◆ Short exercise: Write out, precisely and in full, each line of the material.

═════ Material provided

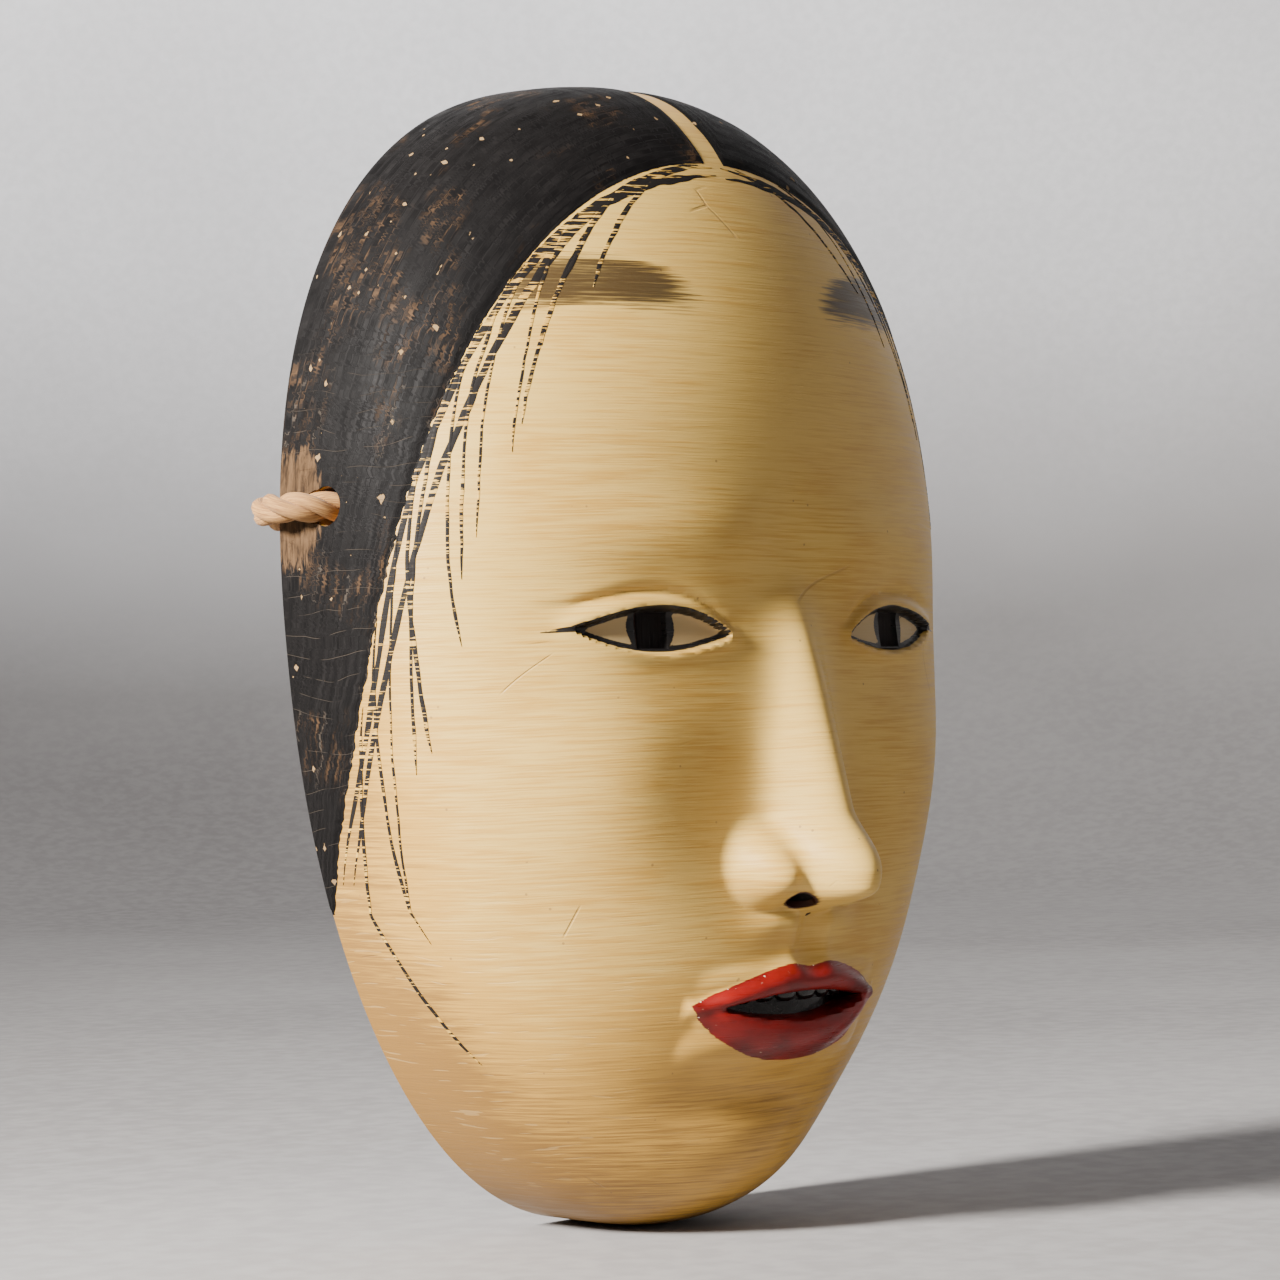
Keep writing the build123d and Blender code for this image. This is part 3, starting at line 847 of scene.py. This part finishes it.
def rope(name, line, thickness=1.0, phase=0.0):
    """Twisted strands along a line in millimetres; thickness 1 is the cord's own."""
    line, places = evenly(line, 0.55)
    ahead = np.gradient(line, axis=0)
    ahead /= np.linalg.norm(ahead, axis=1, keepdims=True)
    side = np.cross(ahead[0], [0.31, 0.52, 0.79])
    sides = []
    for way in ahead:
        side = side - way * (side @ way)
        side /= np.linalg.norm(side)
        sides.append(side)
    sides = np.array(sides)
    others = np.cross(ahead, sides)
    wobble = 1 + 0.05 * value_noise(places, 6.0, SEED)
    strands = []
    for strand in range(STRANDS):
        turn = 2 * np.pi * (places / (STRAND_PITCH * thickness) + strand / STRANDS) + phase
        reach = STRAND_OFFSET * thickness * wobble
        offset = np.cos(turn)[:, None] * sides + np.sin(turn)[:, None] * others
        strands.append(line + reach[:, None] * offset)
    yarns, count = 9, 22

    def radii(ring, rings, turn):
        ends = min(1.0, 0.35 + 0.25 * min(ring, rings - 1 - ring))
        twist = ring * 0.55 / 5.0
        yarn = np.abs(np.sin(0.5 * yarns * turn + twist * np.pi))
        return STRAND_RADIUS * thickness * ends * (0.93 + 0.09 * yarn)

    piece = tube(name, strands, radii, count)
    around_strand = np.tile(np.arange(count) / count, len(places) * STRANDS)
    along = np.tile(np.repeat(places, count), STRANDS)
    which = np.repeat(np.arange(STRANDS), len(places) * count)
    twist = along / 10.0
    attribute(piece, "yarn", np.stack([along, 8 * around_strand + 2 * twist, which * 10.0], 1))
    # painted shade: a mask that is strong near the cord's middle, where the strands meet
    centre = np.concatenate([np.repeat(line, count, 0)] * STRANDS)
    reach = np.linalg.norm(vertices(piece) - centre, axis=1)
    depth = 1 - smooth_step(0.9 * thickness, 2.3 * thickness, reach)
    attribute(piece, "crevice_shade", depth)
    return smooth_shaded(piece, 60)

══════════

◆ Result of this task:
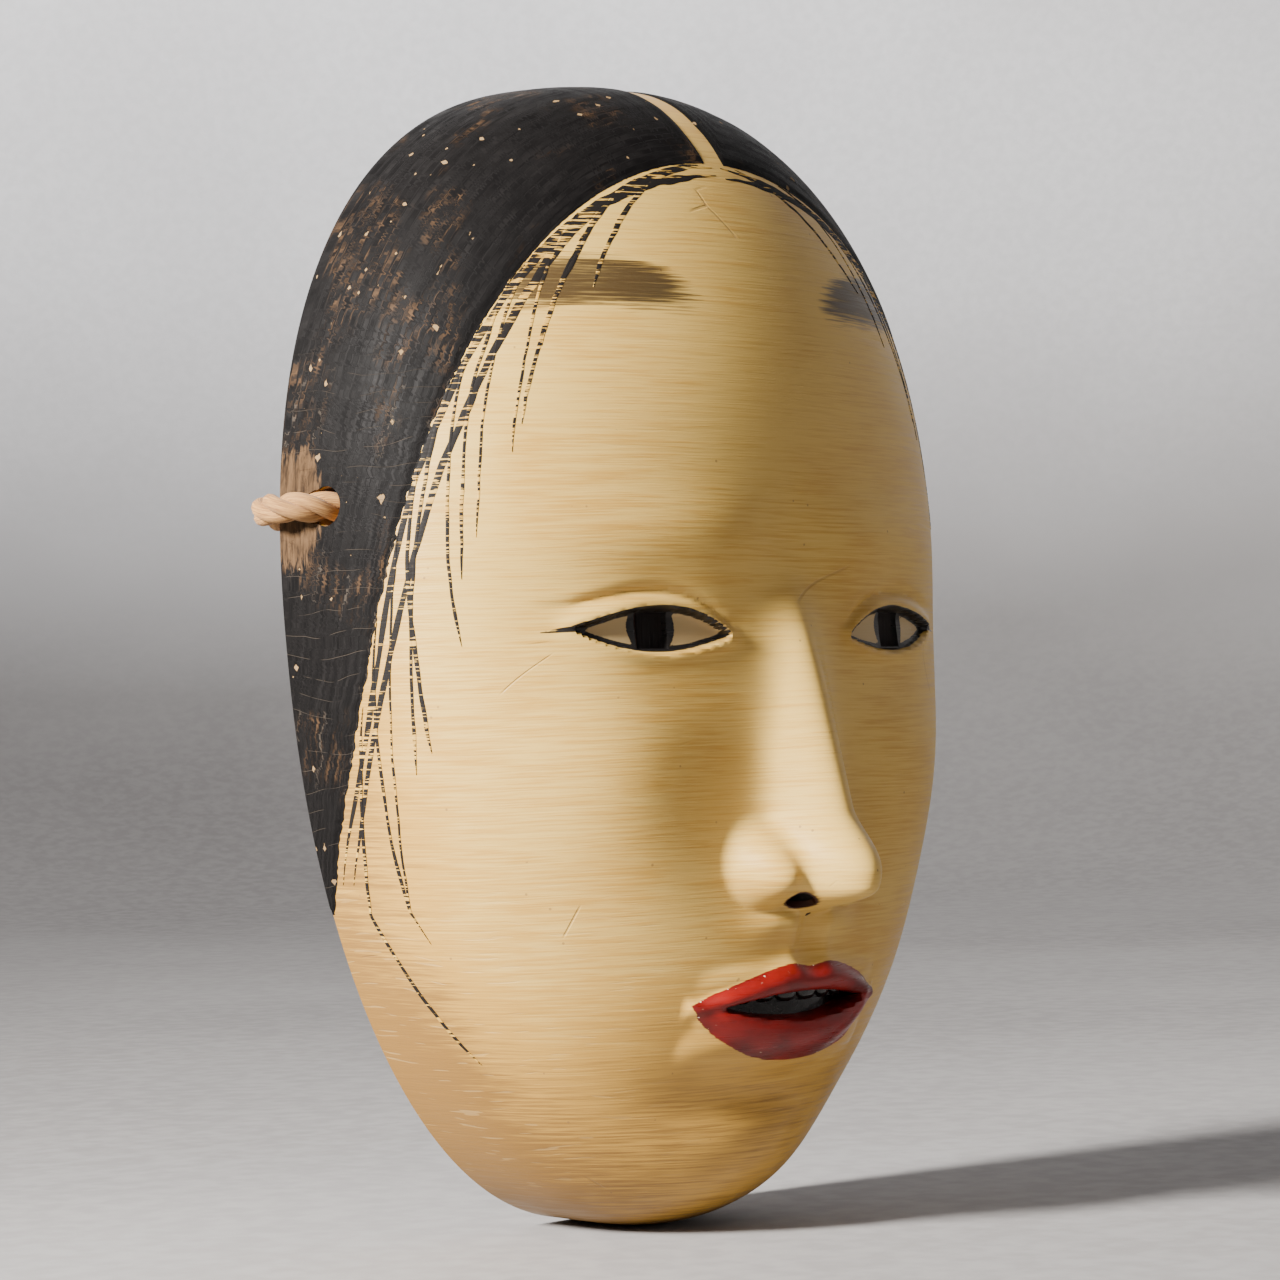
Keep writing the build123d and Blender code for this image. This is part 3, starting at line 847 of scene.py. This part finishes it.
def rope(name, line, thickness=1.0, phase=0.0):
    """Twisted strands along a line in millimetres; thickness 1 is the cord's own."""
    line, places = evenly(line, 0.55)
    ahead = np.gradient(line, axis=0)
    ahead /= np.linalg.norm(ahead, axis=1, keepdims=True)
    side = np.cross(ahead[0], [0.31, 0.52, 0.79])
    sides = []
    for way in ahead:
        side = side - way * (side @ way)
        side /= np.linalg.norm(side)
        sides.append(side)
    sides = np.array(sides)
    others = np.cross(ahead, sides)
    wobble = 1 + 0.05 * value_noise(places, 6.0, SEED)
    strands = []
    for strand in range(STRANDS):
        turn = 2 * np.pi * (places / (STRAND_PITCH * thickness) + strand / STRANDS) + phase
        reach = STRAND_OFFSET * thickness * wobble
        offset = np.cos(turn)[:, None] * sides + np.sin(turn)[:, None] * others
        strands.append(line + reach[:, None] * offset)
    yarns, count = 9, 22

    def radii(ring, rings, turn):
        ends = min(1.0, 0.35 + 0.25 * min(ring, rings - 1 - ring))
        twist = ring * 0.55 / 5.0
        yarn = np.abs(np.sin(0.5 * yarns * turn + twist * np.pi))
        return STRAND_RADIUS * thickness * ends * (0.93 + 0.09 * yarn)

    piece = tube(name, strands, radii, count)
    around_strand = np.tile(np.arange(count) / count, len(places) * STRANDS)
    along = np.tile(np.repeat(places, count), STRANDS)
    which = np.repeat(np.arange(STRANDS), len(places) * count)
    twist = along / 10.0
    attribute(piece, "yarn", np.stack([along, 8 * around_strand + 2 * twist, which * 10.0], 1))
    # painted shade: a mask that is strong near the cord's middle, where the strands meet
    centre = np.concatenate([np.repeat(line, count, 0)] * STRANDS)
    reach = np.linalg.norm(vertices(piece) - centre, axis=1)
    depth = 1 - smooth_step(0.9 * thickness, 2.3 * thickness, reach)
    attribute(piece, "crevice_shade", depth)
    return smooth_shaded(piece, 60)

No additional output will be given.